═══ Information shown

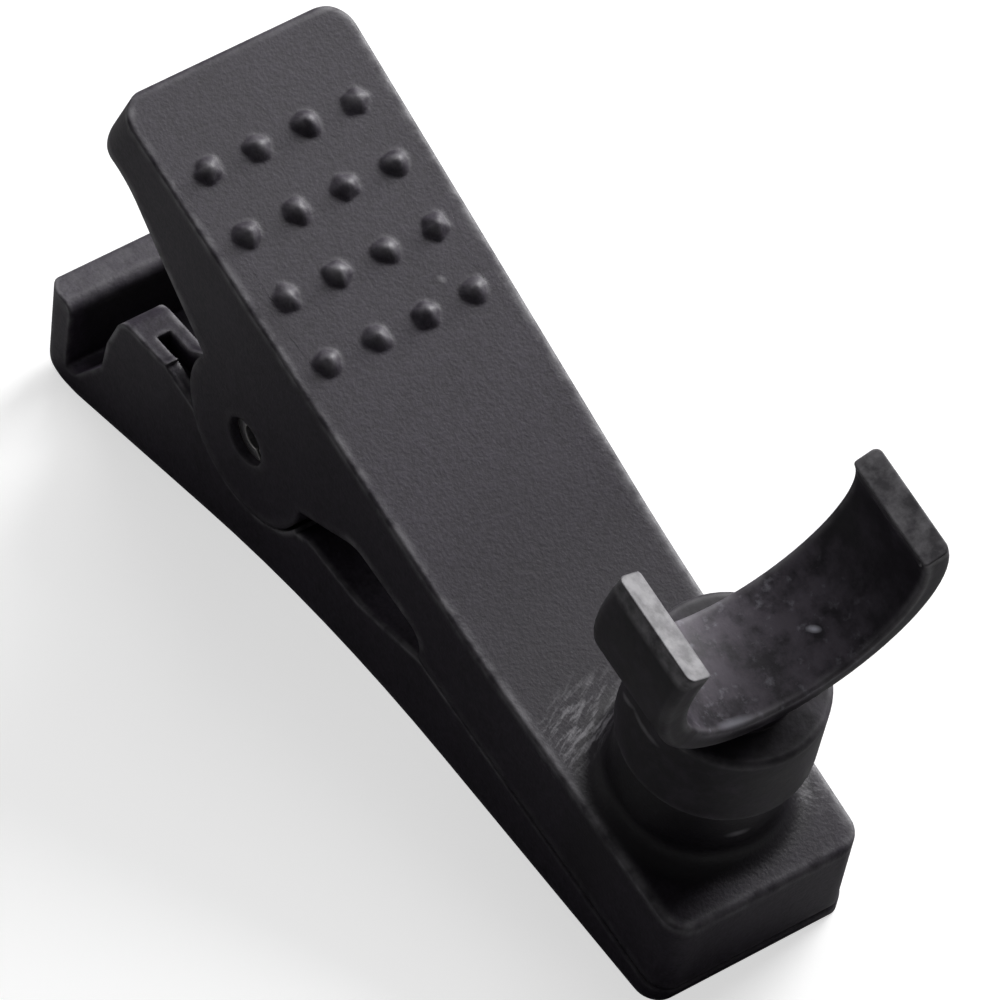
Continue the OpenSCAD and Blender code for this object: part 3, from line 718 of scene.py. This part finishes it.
floor_mesh = bpy.data.meshes.new("floor")
floor_mesh.from_pydata([(x * FLOOR_HALF, y * FLOOR_HALF, 0) for x, y in CORNERS], [], [(0, 1, 2, 3)])
floor = bpy.data.objects.new("floor", floor_mesh)
bpy.context.scene.collection.objects.link(floor)
card = Finish("card_floor")
seen = card.add("ShaderNodeLightPath", output="Is Camera Ray")
through = card.add("ShaderNodeLightPath", output="Is Transmission Ray")
white = card.add("ShaderNodeBsdfDiffuse", {}, {"Color": CARD_WHITE})
glow = card.add("ShaderNodeEmission", {}, {"Color": WHITE, "Strength": CARD_GLOW})
bright = card.add("ShaderNodeAddShader", {}, {0: white, 1: glow})
grey = card.add("ShaderNodeBsdfDiffuse", {}, {"Color": CARD_GREY})
surface = card.add("ShaderNodeMixShader", {}, {0: seen + through, 1: grey, 2: bright})
card.feed(card.tree.nodes["Material Output"].inputs["Surface"], surface)
floor_mesh.materials.append(card.material)

world = bpy.data.worlds.new("studio")
bpy.context.scene.world = world
world.use_nodes = True
sky = world.node_tree
backdrop = sky.nodes["Background"]
backdrop.inputs["Color"].default_value = WHITE
path = sky.nodes.new("ShaderNodeLightPath")
level = sky.nodes.new("ShaderNodeMapRange")
level.inputs["To Min"].default_value = SKY_FILL
level.inputs["To Max"].default_value = 1.0
sky.links.new(path.outputs["Is Camera Ray"], level.inputs["Value"])
sky.links.new(level.outputs["Result"], backdrop.inputs["Strength"])

LAMP_AIM = Vector((0, 0, 8 * MM))


def softbox(name, direction, distance, size, card_level):
    """A flat lamp aimed at the clip, its size given along X and square to it. card_level is how
    bright it makes a white card facing it."""
    lamp = bpy.data.lights.new(name, "AREA")
    lamp.shape = "RECTANGLE"
    lamp.size, lamp.size_y = size
    lamp.energy = card_level * math.pi ** 2 * distance ** 2
    holder = bpy.data.objects.new(name, lamp)
    bpy.context.scene.collection.objects.link(holder)
    towards = Vector(direction).normalized()
    holder.location = LAMP_AIM + distance * towards
    holder.rotation_euler = towards.to_track_quat("Z", "Y").to_euler()


softbox("overhead_softbox", direction=(-0.34, 0.36, 0.87), distance=0.2, size=(0.13, 0.15), card_level=0.32)
softbox("far_side_softbox", direction=(-0.2, 0.88, 0.43), distance=0.5, size=(0.25, 0.38), card_level=1.25)
softbox("near_side_softbox", direction=(-0.7, -0.62, 0.35), distance=0.6, size=(0.5, 0.5), card_level=0.05)

# A long lens, rolled a little, looks down on the clip from ahead of it and from its right.
CAMERA_AZIMUTH = math.radians(55.165)
CAMERA_ELEVATION = math.radians(47.42)
CAMERA_ROLL = math.radians(0.597)
CAMERA_DISTANCE = 412.1 * MM
CAMERA_AIM = PIN + Vector((5.9163, 2.6017, -2.45)) * MM
LENS = 396
SENSOR = 36
CLIP_START = 0.01

camera_data = bpy.data.cameras.new("camera")
camera_data.lens = LENS
camera_data.sensor_width = SENSOR
camera_data.clip_start = CLIP_START
camera = bpy.data.objects.new("camera", camera_data)
bpy.context.scene.collection.objects.link(camera)
level_out = Vector((math.sin(CAMERA_AZIMUTH), -math.cos(CAMERA_AZIMUTH), 0))
outward = math.cos(CAMERA_ELEVATION) * level_out + Vector((0, 0, math.sin(CAMERA_ELEVATION)))
facing = outward.to_track_quat("Z", "Y").to_matrix() @ Matrix.Rotation(CAMERA_ROLL, 3, "Z")
camera.matrix_world = Matrix.Translation(CAMERA_AIM + CAMERA_DISTANCE * outward) @ facing.to_4x4()
bpy.context.scene.camera = camera
bpy.context.scene.view_settings.view_transform = "Standard"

══════

Copy every line of the listing where the word "scene" appears.

● **Solution for this task**:
Continue the OpenSCAD and Blender code for this object: part 3, from line 718 of scene.py. This part finishes it.
bpy.context.scene.collection.objects.link(floor)
bpy.context.scene.world = world
    bpy.context.scene.collection.objects.link(holder)
bpy.context.scene.collection.objects.link(camera)
bpy.context.scene.camera = camera
bpy.context.scene.view_settings.view_transform = "Standard"